- Supplied records -

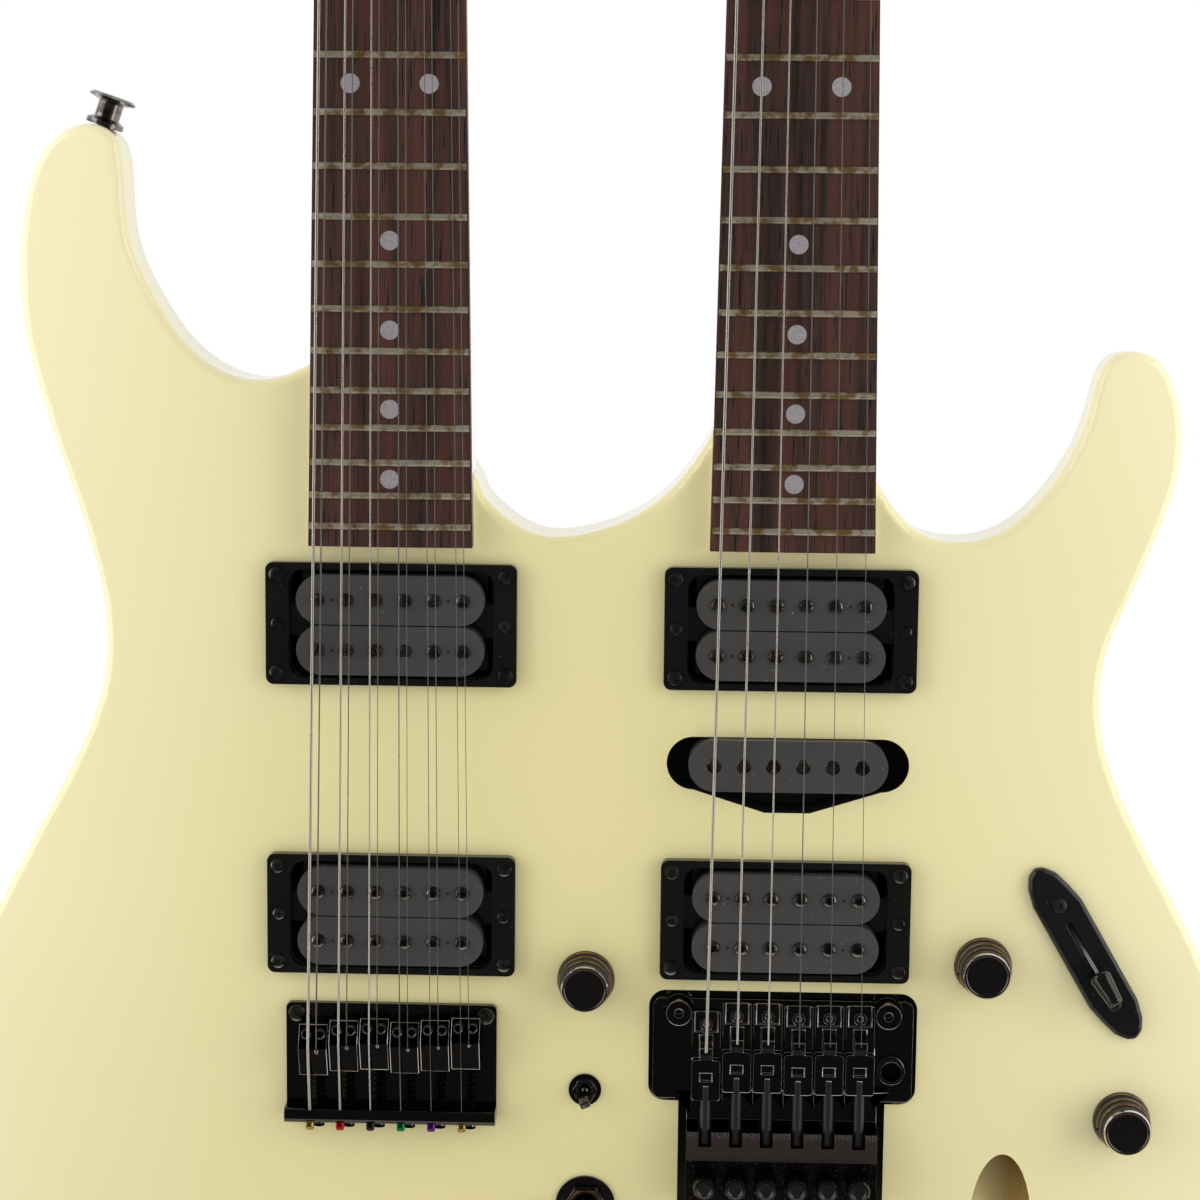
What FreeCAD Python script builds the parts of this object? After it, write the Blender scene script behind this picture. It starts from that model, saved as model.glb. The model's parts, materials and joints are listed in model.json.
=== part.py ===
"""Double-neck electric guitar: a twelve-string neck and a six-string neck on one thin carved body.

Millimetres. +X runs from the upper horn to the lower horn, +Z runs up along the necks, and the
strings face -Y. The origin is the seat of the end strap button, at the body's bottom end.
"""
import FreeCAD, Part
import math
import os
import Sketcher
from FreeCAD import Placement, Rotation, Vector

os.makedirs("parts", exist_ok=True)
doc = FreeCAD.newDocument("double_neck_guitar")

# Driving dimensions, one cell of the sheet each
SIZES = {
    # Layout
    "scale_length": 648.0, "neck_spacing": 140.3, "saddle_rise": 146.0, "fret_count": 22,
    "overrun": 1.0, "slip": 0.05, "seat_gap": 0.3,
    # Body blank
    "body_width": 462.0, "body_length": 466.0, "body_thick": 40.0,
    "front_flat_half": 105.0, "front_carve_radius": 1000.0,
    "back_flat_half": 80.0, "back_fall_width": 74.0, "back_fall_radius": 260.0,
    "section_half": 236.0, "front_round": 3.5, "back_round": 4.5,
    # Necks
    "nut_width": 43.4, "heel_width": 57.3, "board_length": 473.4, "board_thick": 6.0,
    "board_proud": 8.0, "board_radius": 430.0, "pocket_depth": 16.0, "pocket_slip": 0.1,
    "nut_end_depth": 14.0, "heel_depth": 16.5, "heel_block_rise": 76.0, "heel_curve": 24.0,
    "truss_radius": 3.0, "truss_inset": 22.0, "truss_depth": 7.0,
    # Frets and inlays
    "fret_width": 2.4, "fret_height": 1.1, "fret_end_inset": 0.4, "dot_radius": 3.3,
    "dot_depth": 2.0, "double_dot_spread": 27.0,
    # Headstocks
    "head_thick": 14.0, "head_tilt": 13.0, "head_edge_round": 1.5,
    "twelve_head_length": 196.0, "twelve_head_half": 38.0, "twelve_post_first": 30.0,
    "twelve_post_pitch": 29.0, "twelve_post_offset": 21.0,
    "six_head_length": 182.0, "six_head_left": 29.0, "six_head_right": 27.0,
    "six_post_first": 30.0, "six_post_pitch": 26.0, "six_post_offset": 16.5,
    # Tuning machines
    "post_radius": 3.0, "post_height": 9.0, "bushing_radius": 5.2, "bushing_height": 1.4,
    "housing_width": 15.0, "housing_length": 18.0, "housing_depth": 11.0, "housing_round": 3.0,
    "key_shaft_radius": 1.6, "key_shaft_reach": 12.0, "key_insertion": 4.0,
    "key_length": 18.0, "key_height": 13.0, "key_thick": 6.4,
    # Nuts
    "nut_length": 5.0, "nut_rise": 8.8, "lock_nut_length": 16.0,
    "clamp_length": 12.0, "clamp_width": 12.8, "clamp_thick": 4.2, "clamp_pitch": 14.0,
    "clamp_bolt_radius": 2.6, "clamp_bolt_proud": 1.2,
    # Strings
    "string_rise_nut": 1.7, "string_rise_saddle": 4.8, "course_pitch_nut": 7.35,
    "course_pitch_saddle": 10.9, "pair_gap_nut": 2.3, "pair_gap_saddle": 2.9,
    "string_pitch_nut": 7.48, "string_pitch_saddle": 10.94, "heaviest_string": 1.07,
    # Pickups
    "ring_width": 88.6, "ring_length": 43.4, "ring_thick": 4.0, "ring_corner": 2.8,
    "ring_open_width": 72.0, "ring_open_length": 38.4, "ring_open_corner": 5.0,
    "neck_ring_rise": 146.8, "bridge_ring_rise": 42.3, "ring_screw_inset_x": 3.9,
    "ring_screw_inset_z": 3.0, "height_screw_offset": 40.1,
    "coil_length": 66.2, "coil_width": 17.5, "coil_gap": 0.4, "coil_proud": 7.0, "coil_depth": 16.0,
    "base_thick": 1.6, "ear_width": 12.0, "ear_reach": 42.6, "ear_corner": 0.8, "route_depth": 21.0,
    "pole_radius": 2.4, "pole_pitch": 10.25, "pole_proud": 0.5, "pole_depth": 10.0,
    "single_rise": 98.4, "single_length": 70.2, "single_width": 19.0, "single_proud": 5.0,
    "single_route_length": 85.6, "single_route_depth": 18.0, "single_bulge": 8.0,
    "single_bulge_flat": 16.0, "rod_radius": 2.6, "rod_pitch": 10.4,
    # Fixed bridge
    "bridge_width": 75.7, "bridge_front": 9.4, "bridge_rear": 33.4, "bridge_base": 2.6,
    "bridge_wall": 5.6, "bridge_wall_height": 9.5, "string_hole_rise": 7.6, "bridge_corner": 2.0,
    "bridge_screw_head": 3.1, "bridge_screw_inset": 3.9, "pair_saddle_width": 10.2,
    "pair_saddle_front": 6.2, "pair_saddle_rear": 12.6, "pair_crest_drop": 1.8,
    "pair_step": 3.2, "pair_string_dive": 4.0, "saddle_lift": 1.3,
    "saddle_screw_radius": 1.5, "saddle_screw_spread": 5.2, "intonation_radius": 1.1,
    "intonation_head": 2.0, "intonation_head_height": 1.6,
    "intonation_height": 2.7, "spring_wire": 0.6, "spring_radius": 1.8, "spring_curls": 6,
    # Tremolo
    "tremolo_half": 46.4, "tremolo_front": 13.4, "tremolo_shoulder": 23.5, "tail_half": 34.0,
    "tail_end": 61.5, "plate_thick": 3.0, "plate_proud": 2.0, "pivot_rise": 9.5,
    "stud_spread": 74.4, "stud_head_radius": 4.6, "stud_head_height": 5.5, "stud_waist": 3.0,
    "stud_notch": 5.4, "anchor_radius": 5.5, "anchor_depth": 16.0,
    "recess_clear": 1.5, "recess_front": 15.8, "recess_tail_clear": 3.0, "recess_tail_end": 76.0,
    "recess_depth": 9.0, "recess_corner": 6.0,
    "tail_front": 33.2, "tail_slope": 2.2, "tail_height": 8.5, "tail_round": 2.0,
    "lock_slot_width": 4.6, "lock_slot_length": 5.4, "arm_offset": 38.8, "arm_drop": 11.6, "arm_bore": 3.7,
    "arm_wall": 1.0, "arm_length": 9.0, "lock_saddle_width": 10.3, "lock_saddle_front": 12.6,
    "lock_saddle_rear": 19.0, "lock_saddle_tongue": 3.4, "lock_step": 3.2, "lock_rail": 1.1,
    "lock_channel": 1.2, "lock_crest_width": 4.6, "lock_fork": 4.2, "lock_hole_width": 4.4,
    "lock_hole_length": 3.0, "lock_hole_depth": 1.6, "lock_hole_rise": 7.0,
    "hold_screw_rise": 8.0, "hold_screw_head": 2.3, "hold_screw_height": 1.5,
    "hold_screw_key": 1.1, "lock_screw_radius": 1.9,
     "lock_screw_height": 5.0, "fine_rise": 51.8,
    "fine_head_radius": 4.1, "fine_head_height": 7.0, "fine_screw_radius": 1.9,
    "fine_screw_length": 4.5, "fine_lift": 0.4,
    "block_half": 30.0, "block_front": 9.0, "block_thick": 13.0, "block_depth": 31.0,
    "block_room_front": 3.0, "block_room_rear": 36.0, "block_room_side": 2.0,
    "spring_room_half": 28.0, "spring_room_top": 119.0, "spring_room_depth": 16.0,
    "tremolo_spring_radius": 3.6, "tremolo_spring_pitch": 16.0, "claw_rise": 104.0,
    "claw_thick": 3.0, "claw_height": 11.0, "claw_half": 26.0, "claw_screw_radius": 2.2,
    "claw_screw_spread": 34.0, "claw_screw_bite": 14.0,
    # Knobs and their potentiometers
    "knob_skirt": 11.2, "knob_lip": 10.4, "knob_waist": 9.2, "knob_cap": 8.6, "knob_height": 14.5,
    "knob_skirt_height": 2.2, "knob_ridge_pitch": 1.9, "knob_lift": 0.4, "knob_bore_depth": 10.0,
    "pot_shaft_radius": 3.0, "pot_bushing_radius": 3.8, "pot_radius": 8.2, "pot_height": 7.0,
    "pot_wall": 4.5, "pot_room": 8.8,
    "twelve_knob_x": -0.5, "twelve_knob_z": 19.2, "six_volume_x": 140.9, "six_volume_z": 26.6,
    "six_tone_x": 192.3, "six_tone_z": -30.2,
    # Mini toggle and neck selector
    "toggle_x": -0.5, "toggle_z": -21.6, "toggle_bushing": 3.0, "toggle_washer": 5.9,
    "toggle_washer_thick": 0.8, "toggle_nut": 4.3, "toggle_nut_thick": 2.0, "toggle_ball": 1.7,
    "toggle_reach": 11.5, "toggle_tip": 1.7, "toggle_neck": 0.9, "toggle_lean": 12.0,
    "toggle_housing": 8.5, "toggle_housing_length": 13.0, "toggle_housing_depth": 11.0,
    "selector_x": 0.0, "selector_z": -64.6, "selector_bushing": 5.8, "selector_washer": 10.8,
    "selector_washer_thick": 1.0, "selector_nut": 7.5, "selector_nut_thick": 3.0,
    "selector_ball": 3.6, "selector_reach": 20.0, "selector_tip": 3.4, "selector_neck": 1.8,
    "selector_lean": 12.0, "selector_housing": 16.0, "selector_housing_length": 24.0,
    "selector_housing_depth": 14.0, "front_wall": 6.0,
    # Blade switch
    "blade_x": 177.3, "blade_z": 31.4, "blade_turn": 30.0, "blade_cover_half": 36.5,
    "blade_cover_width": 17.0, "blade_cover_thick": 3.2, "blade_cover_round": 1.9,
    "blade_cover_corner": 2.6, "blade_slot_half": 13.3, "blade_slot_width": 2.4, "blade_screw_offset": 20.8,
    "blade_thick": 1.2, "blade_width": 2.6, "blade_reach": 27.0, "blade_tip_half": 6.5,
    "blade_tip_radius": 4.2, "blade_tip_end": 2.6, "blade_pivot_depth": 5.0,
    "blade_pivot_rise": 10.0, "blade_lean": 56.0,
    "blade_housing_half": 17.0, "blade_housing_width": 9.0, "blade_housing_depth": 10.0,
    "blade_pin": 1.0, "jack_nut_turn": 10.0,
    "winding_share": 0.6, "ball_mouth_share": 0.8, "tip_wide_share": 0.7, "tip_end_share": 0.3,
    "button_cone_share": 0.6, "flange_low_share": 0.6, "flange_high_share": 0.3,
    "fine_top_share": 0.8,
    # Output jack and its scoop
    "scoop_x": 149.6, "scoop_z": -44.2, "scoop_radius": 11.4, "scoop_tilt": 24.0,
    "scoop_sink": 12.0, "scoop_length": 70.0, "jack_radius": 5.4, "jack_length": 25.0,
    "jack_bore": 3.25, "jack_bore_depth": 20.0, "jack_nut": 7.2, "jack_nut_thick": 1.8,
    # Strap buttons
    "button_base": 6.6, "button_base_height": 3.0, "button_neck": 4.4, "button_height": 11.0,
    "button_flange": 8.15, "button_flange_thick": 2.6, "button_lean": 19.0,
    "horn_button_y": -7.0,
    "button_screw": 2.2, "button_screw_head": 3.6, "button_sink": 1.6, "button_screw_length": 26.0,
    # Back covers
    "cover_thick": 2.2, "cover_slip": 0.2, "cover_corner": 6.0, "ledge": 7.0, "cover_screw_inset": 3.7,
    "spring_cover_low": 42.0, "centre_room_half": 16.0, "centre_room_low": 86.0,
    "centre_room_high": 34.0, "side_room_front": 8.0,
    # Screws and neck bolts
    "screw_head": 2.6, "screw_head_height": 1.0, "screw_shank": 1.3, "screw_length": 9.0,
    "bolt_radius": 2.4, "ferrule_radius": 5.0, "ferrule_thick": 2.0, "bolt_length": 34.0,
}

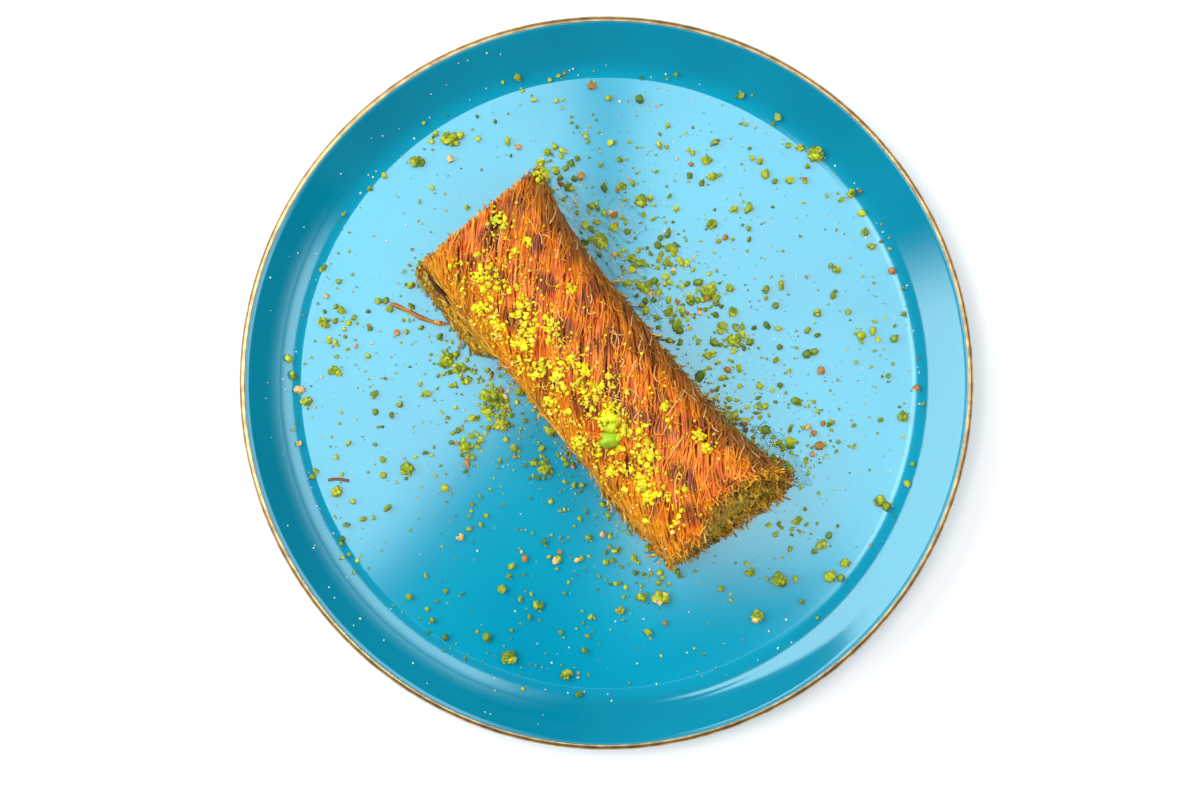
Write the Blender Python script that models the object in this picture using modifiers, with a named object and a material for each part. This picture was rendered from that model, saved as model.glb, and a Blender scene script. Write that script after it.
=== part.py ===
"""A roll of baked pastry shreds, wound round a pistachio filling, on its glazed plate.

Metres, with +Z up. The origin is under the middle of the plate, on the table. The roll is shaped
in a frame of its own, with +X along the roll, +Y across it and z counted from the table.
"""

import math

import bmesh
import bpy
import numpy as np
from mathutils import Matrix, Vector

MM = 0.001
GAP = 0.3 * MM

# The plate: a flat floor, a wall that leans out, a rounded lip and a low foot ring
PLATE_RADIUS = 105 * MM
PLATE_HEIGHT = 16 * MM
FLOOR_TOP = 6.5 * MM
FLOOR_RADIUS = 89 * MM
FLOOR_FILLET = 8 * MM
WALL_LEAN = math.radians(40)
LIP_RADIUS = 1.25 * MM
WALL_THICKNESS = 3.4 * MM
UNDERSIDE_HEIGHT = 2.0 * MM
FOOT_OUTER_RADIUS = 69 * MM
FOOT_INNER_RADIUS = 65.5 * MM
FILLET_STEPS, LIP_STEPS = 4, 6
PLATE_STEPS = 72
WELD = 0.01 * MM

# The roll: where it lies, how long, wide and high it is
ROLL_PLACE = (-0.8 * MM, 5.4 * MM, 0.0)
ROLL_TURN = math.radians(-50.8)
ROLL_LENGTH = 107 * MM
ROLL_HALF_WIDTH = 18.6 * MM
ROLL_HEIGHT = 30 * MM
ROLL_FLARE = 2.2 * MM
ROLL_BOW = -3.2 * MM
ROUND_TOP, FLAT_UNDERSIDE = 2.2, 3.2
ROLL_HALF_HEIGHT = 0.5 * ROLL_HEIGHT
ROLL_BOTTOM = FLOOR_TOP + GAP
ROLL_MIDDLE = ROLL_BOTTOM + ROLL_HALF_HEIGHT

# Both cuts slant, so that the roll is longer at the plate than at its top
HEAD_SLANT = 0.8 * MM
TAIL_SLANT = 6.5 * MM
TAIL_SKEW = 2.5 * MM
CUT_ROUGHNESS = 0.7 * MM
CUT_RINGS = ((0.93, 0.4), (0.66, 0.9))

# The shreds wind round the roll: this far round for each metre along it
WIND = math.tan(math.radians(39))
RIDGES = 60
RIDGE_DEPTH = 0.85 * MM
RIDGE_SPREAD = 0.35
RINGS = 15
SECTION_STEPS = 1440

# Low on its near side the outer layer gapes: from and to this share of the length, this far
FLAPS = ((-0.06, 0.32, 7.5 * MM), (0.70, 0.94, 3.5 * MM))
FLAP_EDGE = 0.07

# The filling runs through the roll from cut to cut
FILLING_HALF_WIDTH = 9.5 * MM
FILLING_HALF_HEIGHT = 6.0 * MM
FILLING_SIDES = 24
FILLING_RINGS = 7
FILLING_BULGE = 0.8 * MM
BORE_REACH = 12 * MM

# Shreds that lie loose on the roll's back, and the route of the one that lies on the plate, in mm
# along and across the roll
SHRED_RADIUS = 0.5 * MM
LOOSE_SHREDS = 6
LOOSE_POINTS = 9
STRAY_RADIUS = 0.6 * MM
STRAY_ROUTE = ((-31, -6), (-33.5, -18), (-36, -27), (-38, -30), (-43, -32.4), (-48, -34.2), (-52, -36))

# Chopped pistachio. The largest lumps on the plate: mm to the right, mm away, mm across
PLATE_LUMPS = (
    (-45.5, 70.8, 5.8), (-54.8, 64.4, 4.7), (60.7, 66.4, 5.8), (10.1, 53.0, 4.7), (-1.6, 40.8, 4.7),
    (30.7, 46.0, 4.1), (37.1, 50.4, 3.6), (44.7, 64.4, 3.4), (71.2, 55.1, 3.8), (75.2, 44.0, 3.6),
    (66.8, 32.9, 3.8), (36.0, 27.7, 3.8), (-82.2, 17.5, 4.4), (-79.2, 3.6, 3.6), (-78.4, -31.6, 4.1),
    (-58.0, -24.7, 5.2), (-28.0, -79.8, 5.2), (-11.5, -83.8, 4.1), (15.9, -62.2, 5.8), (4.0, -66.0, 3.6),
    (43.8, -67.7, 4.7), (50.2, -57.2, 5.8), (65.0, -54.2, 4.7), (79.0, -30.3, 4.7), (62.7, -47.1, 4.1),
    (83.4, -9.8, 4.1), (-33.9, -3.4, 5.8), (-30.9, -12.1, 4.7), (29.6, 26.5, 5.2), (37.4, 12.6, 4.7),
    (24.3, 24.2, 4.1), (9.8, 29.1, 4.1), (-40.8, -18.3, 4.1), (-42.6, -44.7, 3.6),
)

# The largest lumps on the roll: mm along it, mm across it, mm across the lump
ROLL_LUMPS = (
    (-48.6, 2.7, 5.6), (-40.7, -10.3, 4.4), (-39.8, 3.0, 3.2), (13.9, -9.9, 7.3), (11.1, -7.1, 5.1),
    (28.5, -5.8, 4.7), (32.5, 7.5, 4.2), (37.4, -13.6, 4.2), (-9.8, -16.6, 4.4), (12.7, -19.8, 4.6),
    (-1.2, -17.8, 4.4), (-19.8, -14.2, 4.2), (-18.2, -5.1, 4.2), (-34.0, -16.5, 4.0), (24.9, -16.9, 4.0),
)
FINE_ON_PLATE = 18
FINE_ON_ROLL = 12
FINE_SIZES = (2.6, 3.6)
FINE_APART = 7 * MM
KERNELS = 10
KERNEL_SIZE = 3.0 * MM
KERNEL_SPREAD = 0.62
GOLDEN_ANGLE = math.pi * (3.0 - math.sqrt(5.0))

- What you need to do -
Quote the records above from their first line through the line containing "thin carved body.", both ends included.

- Expected answer -
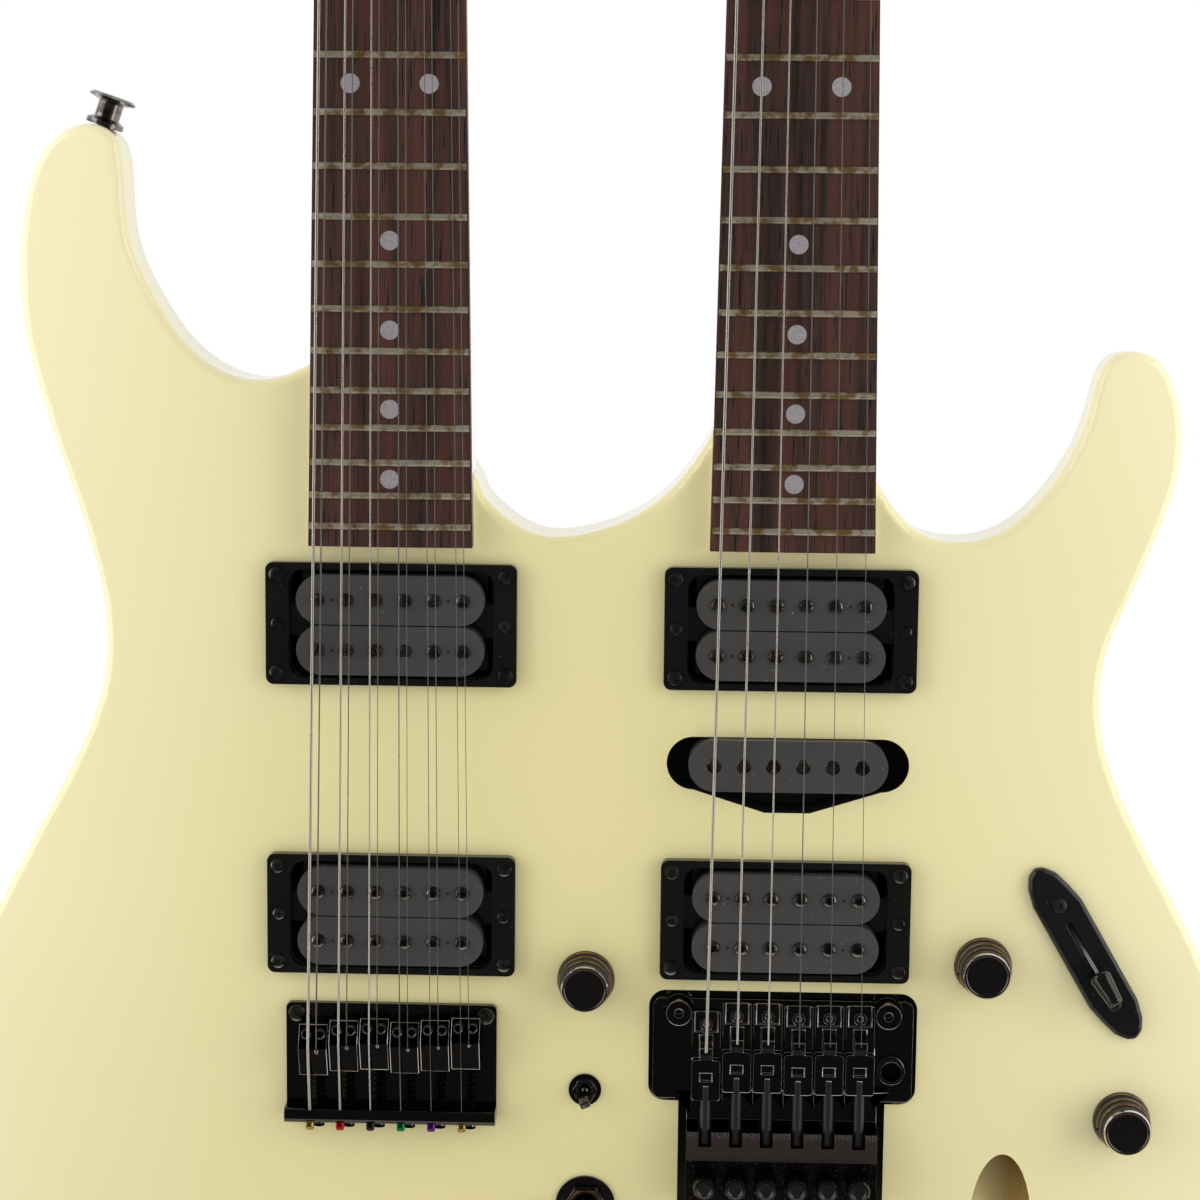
What FreeCAD Python script builds the parts of this object? After it, write the Blender scene script behind this picture. It starts from that model, saved as model.glb. The model's parts, materials and joints are listed in model.json.
=== part.py ===
"""Double-neck electric guitar: a twelve-string neck and a six-string neck on one thin carved body.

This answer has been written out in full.